- **TO BE DONE**:
Copy all of the material below exactly.

- **DATA EXTRACT**:
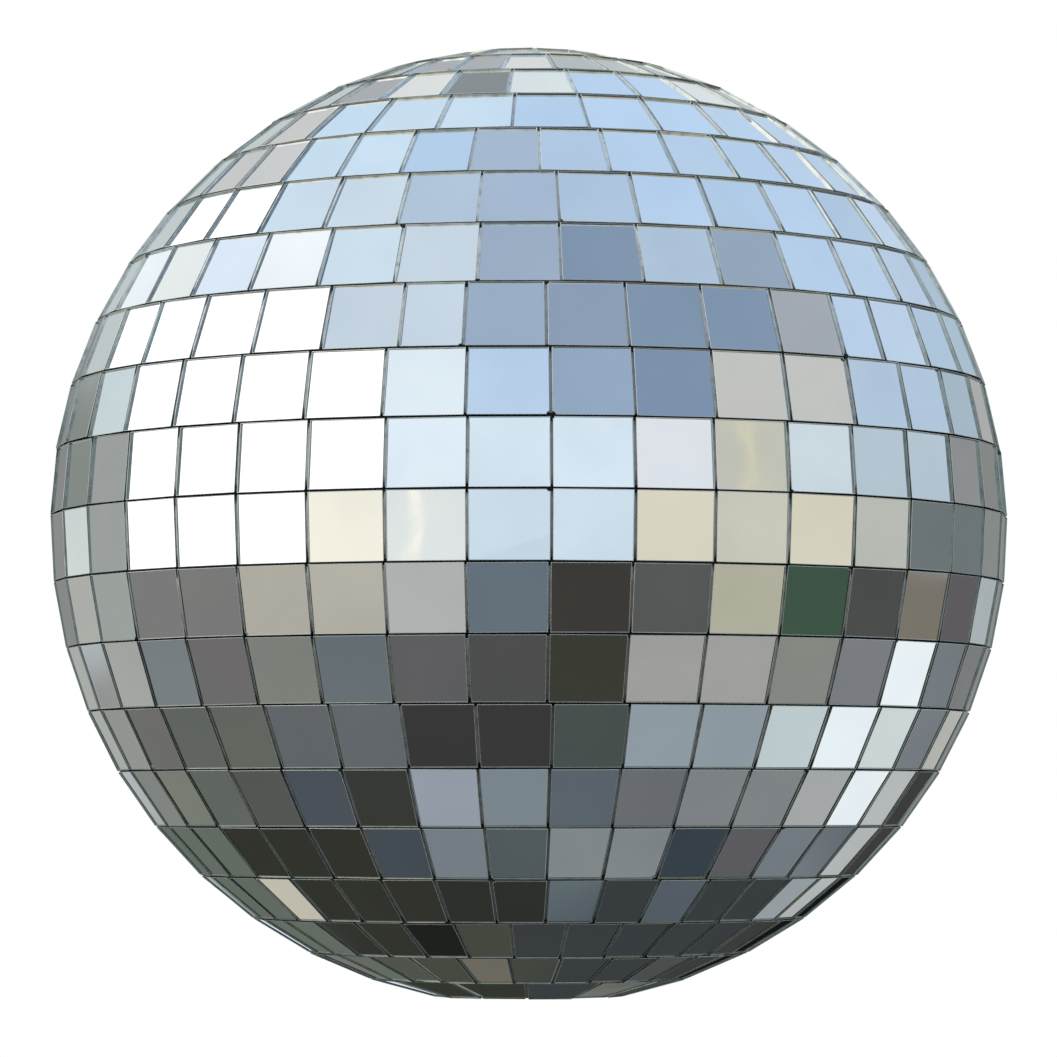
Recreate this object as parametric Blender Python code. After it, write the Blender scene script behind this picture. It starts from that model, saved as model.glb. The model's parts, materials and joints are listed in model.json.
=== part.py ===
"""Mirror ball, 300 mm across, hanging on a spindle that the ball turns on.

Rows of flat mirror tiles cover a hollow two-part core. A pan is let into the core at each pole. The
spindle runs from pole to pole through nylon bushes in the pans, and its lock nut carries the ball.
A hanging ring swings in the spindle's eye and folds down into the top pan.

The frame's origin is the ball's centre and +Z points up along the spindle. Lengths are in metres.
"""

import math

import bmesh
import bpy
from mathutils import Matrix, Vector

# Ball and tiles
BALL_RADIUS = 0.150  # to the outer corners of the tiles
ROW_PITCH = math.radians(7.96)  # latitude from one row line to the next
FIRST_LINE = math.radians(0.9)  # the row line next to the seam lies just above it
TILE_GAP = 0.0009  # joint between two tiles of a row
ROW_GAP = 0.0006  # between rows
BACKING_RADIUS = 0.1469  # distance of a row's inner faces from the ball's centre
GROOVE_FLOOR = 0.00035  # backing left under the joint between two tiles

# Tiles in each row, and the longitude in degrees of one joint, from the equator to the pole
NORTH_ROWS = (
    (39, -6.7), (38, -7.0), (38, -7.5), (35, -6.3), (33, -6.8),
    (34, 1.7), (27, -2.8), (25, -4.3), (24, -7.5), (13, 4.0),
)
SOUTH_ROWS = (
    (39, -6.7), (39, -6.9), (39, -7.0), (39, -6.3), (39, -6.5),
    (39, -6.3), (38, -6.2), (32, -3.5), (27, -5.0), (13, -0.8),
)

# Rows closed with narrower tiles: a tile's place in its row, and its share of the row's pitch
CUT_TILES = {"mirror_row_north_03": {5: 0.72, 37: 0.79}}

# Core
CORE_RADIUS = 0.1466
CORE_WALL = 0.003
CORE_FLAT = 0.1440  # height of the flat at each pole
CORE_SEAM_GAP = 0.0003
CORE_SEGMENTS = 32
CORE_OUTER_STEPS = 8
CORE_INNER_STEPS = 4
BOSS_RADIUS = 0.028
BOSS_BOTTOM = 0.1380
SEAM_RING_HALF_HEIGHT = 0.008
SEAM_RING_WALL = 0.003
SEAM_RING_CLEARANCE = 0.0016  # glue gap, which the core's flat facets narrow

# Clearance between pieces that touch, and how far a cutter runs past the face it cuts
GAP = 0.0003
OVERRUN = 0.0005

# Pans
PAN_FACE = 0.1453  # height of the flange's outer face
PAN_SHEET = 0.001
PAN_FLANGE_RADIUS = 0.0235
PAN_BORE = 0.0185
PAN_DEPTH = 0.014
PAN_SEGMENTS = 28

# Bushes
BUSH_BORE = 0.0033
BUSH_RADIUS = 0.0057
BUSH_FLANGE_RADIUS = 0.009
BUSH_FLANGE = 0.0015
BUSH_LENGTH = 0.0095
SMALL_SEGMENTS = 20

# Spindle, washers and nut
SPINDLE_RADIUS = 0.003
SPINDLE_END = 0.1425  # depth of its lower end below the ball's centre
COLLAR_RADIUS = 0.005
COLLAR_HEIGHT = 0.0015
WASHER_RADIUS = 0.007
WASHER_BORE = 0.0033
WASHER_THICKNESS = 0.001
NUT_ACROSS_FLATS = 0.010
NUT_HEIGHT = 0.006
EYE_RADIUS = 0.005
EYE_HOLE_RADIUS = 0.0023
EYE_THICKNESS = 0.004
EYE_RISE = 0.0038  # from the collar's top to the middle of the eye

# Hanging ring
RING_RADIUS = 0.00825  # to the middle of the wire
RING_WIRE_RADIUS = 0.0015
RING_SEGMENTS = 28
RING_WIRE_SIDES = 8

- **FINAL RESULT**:
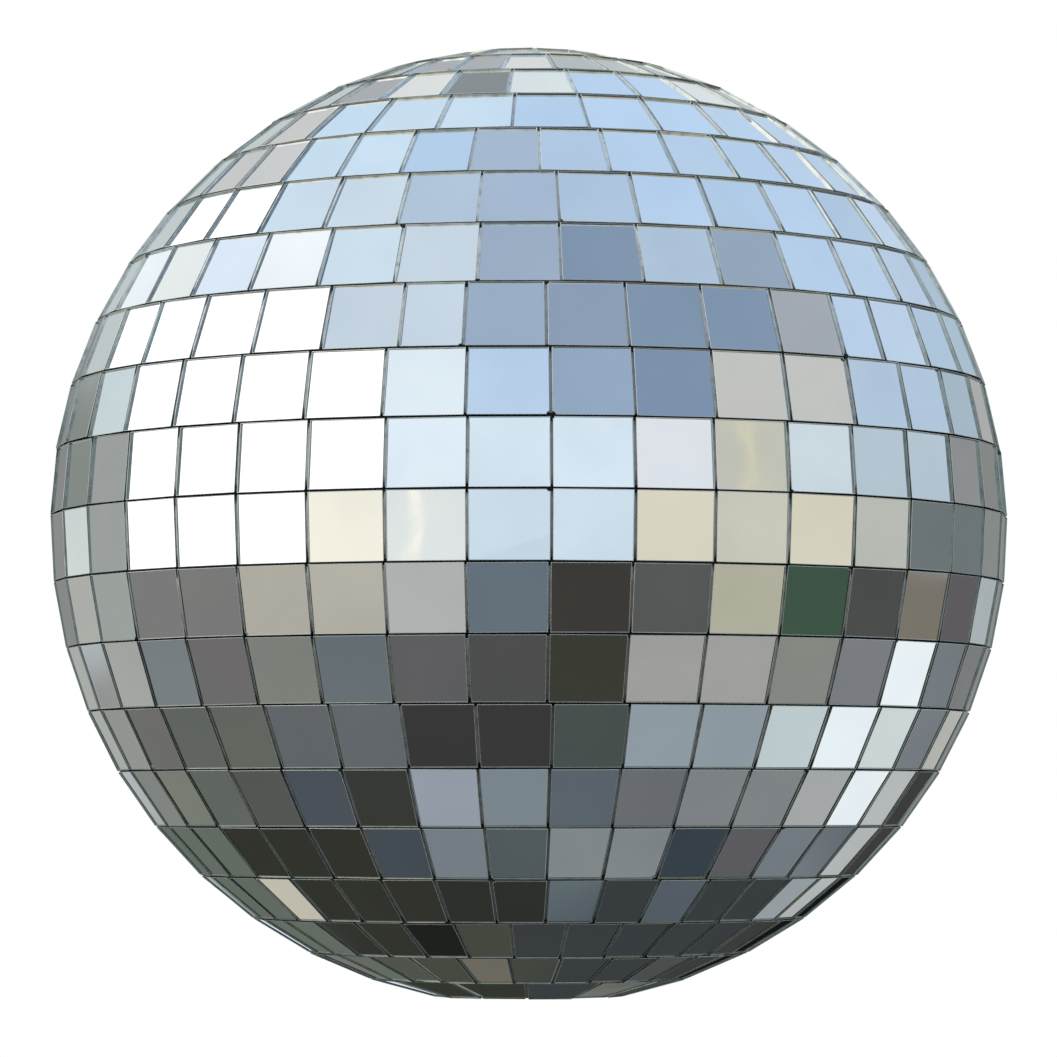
Recreate this object as parametric Blender Python code. After it, write the Blender scene script behind this picture. It starts from that model, saved as model.glb. The model's parts, materials and joints are listed in model.json.
=== part.py ===
"""Mirror ball, 300 mm across, hanging on a spindle that the ball turns on.

Rows of flat mirror tiles cover a hollow two-part core. A pan is let into the core at each pole. The
spindle runs from pole to pole through nylon bushes in the pans, and its lock nut carries the ball.
A hanging ring swings in the spindle's eye and folds down into the top pan.

The frame's origin is the ball's centre and +Z points up along the spindle. Lengths are in metres.
"""

import math

import bmesh
import bpy
from mathutils import Matrix, Vector

# Ball and tiles
BALL_RADIUS = 0.150  # to the outer corners of the tiles
ROW_PITCH = math.radians(7.96)  # latitude from one row line to the next
FIRST_LINE = math.radians(0.9)  # the row line next to the seam lies just above it
TILE_GAP = 0.0009  # joint between two tiles of a row
ROW_GAP = 0.0006  # between rows
BACKING_RADIUS = 0.1469  # distance of a row's inner faces from the ball's centre
GROOVE_FLOOR = 0.00035  # backing left under the joint between two tiles

# Tiles in each row, and the longitude in degrees of one joint, from the equator to the pole
NORTH_ROWS = (
    (39, -6.7), (38, -7.0), (38, -7.5), (35, -6.3), (33, -6.8),
    (34, 1.7), (27, -2.8), (25, -4.3), (24, -7.5), (13, 4.0),
)
SOUTH_ROWS = (
    (39, -6.7), (39, -6.9), (39, -7.0), (39, -6.3), (39, -6.5),
    (39, -6.3), (38, -6.2), (32, -3.5), (27, -5.0), (13, -0.8),
)

# Rows closed with narrower tiles: a tile's place in its row, and its share of the row's pitch
CUT_TILES = {"mirror_row_north_03": {5: 0.72, 37: 0.79}}

# Core
CORE_RADIUS = 0.1466
CORE_WALL = 0.003
CORE_FLAT = 0.1440  # height of the flat at each pole
CORE_SEAM_GAP = 0.0003
CORE_SEGMENTS = 32
CORE_OUTER_STEPS = 8
CORE_INNER_STEPS = 4
BOSS_RADIUS = 0.028
BOSS_BOTTOM = 0.1380
SEAM_RING_HALF_HEIGHT = 0.008
SEAM_RING_WALL = 0.003
SEAM_RING_CLEARANCE = 0.0016  # glue gap, which the core's flat facets narrow

# Clearance between pieces that touch, and how far a cutter runs past the face it cuts
GAP = 0.0003
OVERRUN = 0.0005

# Pans
PAN_FACE = 0.1453  # height of the flange's outer face
PAN_SHEET = 0.001
PAN_FLANGE_RADIUS = 0.0235
PAN_BORE = 0.0185
PAN_DEPTH = 0.014
PAN_SEGMENTS = 28

# Bushes
BUSH_BORE = 0.0033
BUSH_RADIUS = 0.0057
BUSH_FLANGE_RADIUS = 0.009
BUSH_FLANGE = 0.0015
BUSH_LENGTH = 0.0095
SMALL_SEGMENTS = 20

# Spindle, washers and nut
SPINDLE_RADIUS = 0.003
SPINDLE_END = 0.1425  # depth of its lower end below the ball's centre
COLLAR_RADIUS = 0.005
COLLAR_HEIGHT = 0.0015
WASHER_RADIUS = 0.007
WASHER_BORE = 0.0033
WASHER_THICKNESS = 0.001
NUT_ACROSS_FLATS = 0.010
NUT_HEIGHT = 0.006
EYE_RADIUS = 0.005
EYE_HOLE_RADIUS = 0.0023
EYE_THICKNESS = 0.004
EYE_RISE = 0.0038  # from the collar's top to the middle of the eye

# Hanging ring
RING_RADIUS = 0.00825  # to the middle of the wire
RING_WIRE_RADIUS = 0.0015
RING_SEGMENTS = 28
RING_WIRE_SIDES = 8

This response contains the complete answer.